**Given task**
Quote the records below word for word, please, from the very first line through the one that contains "depth = 26.2; // [24:0.1:34]", and nothing beyond it.

::: Material :::

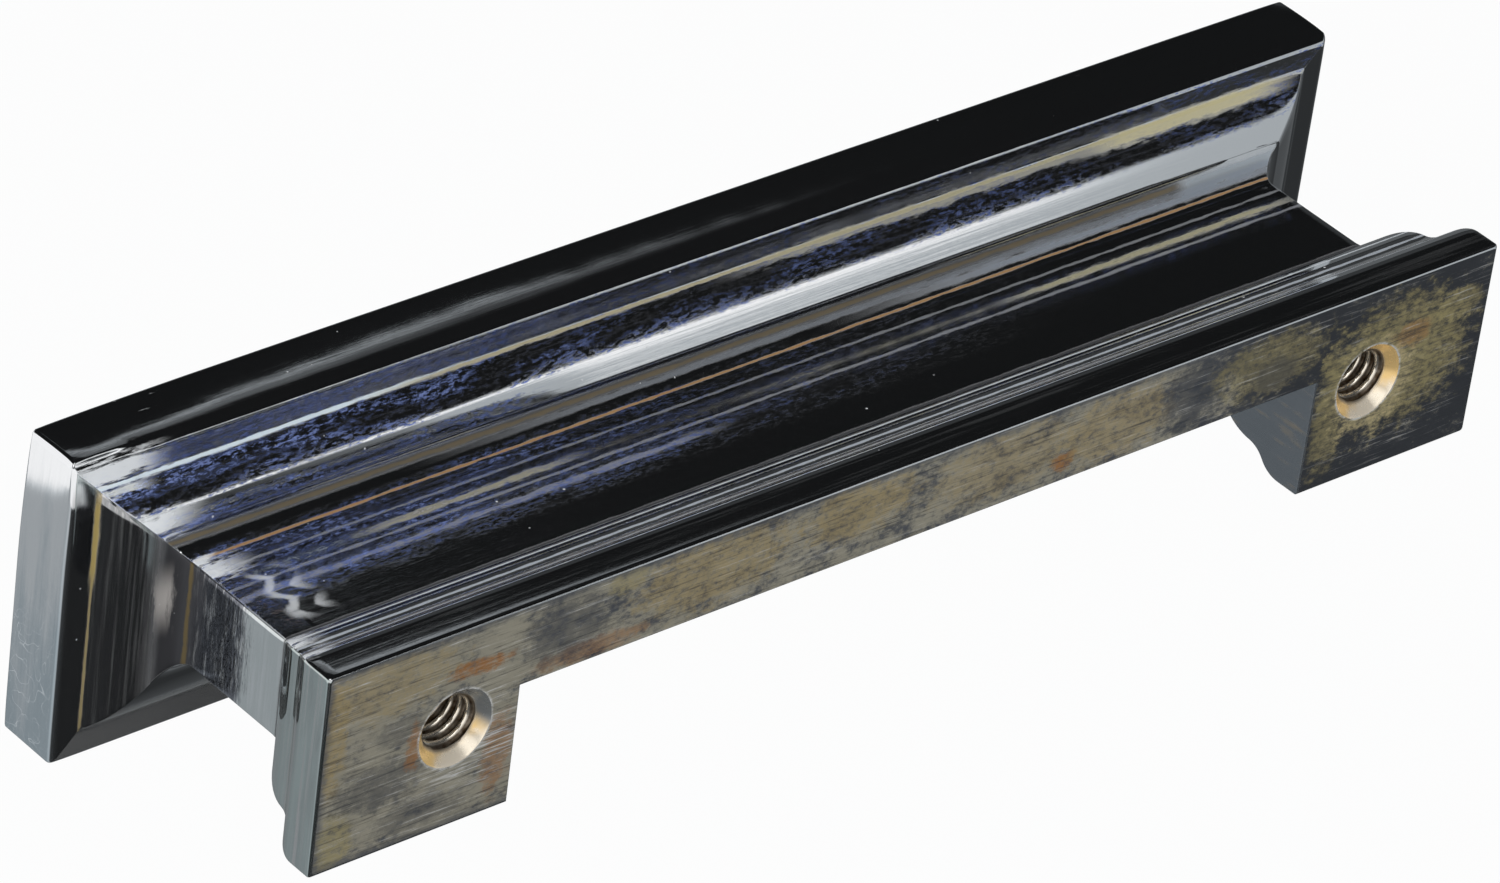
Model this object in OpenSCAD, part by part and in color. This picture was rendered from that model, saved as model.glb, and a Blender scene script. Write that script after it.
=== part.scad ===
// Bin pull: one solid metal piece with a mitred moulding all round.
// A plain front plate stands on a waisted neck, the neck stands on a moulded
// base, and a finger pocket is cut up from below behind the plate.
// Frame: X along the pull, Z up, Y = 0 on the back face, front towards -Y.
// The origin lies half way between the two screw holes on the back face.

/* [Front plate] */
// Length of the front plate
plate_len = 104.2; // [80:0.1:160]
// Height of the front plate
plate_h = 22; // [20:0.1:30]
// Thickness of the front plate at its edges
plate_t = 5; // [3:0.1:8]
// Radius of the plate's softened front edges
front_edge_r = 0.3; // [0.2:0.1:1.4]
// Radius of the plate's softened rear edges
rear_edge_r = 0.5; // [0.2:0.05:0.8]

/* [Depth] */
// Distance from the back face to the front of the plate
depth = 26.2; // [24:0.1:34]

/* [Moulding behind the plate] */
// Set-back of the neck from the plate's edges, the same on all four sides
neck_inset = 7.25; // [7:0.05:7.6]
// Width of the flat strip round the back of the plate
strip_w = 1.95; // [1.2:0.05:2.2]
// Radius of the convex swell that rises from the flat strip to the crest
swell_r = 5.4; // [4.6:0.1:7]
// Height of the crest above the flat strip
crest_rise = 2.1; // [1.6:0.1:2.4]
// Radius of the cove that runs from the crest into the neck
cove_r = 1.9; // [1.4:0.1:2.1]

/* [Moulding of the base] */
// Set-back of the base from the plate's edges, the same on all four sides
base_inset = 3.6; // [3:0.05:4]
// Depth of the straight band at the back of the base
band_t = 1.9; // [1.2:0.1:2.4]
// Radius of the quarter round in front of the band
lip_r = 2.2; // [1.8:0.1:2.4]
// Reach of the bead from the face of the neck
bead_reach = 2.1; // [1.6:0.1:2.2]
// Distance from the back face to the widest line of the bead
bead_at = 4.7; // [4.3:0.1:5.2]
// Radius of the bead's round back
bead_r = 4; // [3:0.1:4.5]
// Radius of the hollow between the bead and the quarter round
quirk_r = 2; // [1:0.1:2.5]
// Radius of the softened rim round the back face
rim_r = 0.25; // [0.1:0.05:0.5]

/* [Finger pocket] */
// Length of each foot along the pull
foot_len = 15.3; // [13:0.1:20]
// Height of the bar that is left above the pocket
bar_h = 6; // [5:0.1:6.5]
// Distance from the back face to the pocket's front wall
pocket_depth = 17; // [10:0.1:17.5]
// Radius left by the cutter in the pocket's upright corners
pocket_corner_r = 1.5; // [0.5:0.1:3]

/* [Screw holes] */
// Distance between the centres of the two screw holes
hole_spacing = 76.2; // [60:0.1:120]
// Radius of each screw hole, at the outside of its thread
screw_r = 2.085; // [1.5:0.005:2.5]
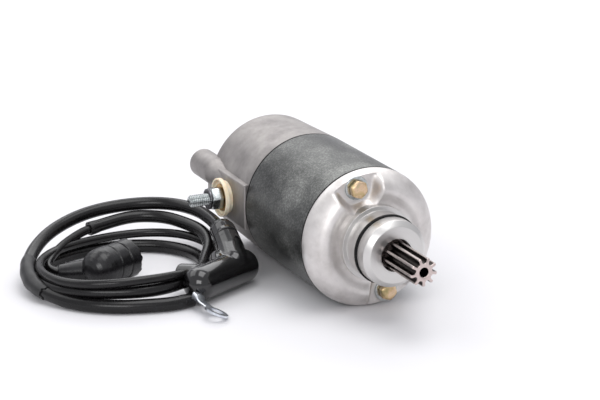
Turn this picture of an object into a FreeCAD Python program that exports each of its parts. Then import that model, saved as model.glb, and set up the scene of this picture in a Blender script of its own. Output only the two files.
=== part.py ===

:::

**Response to the exercise**
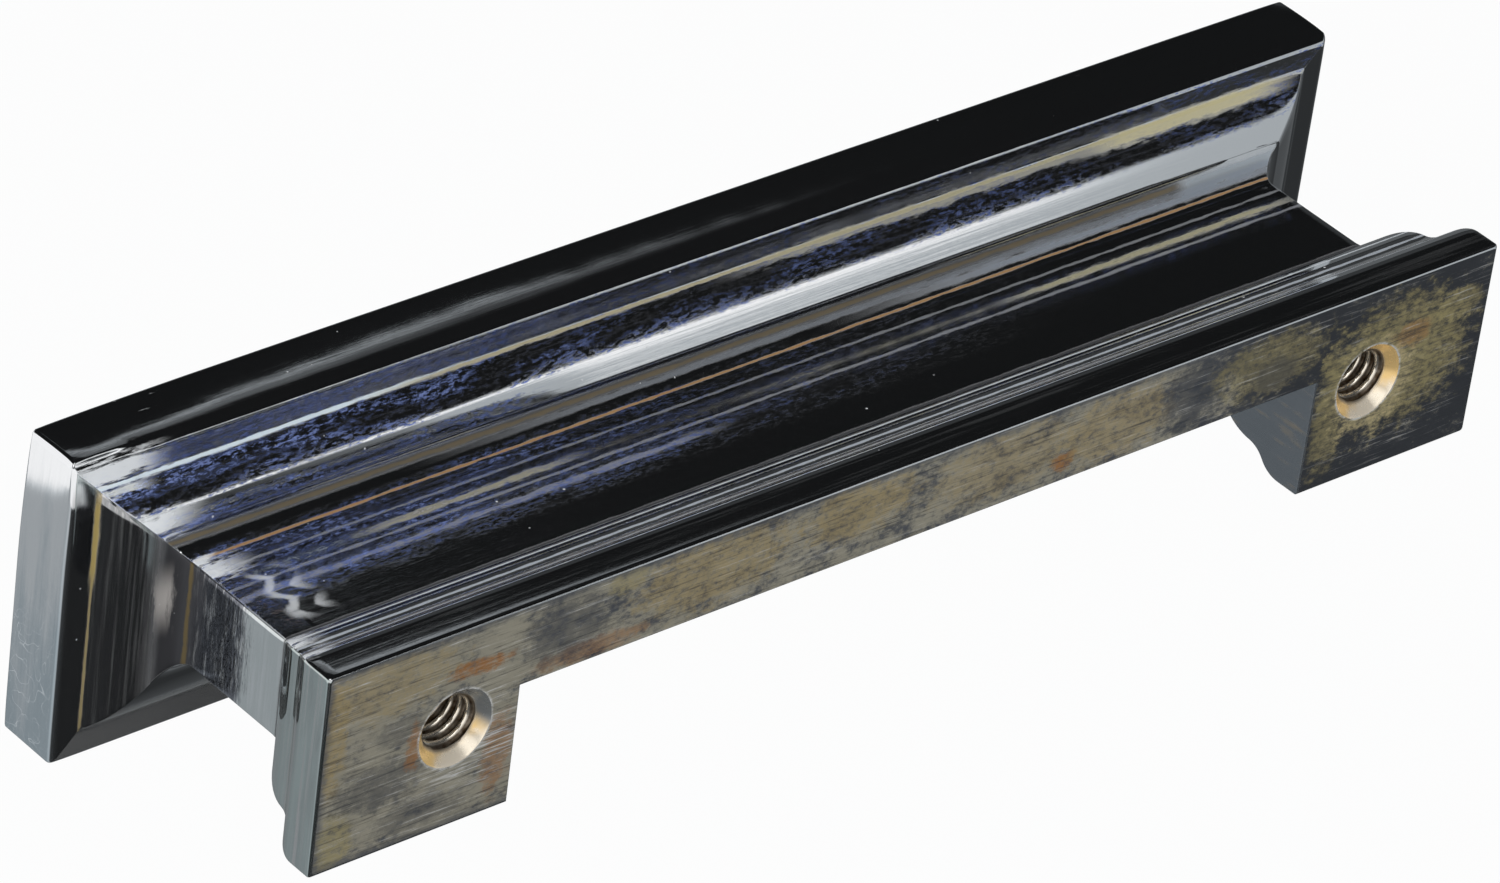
Model this object in OpenSCAD, part by part and in color. This picture was rendered from that model, saved as model.glb, and a Blender scene script. Write that script after it.
=== part.scad ===
// Bin pull: one solid metal piece with a mitred moulding all round.
// A plain front plate stands on a waisted neck, the neck stands on a moulded
// base, and a finger pocket is cut up from below behind the plate.
// Frame: X along the pull, Z up, Y = 0 on the back face, front towards -Y.
// The origin lies half way between the two screw holes on the back face.

/* [Front plate] */
// Length of the front plate
plate_len = 104.2; // [80:0.1:160]
// Height of the front plate
plate_h = 22; // [20:0.1:30]
// Thickness of the front plate at its edges
plate_t = 5; // [3:0.1:8]
// Radius of the plate's softened front edges
front_edge_r = 0.3; // [0.2:0.1:1.4]
// Radius of the plate's softened rear edges
rear_edge_r = 0.5; // [0.2:0.05:0.8]

/* [Depth] */
// Distance from the back face to the front of the plate
depth = 26.2; // [24:0.1:34]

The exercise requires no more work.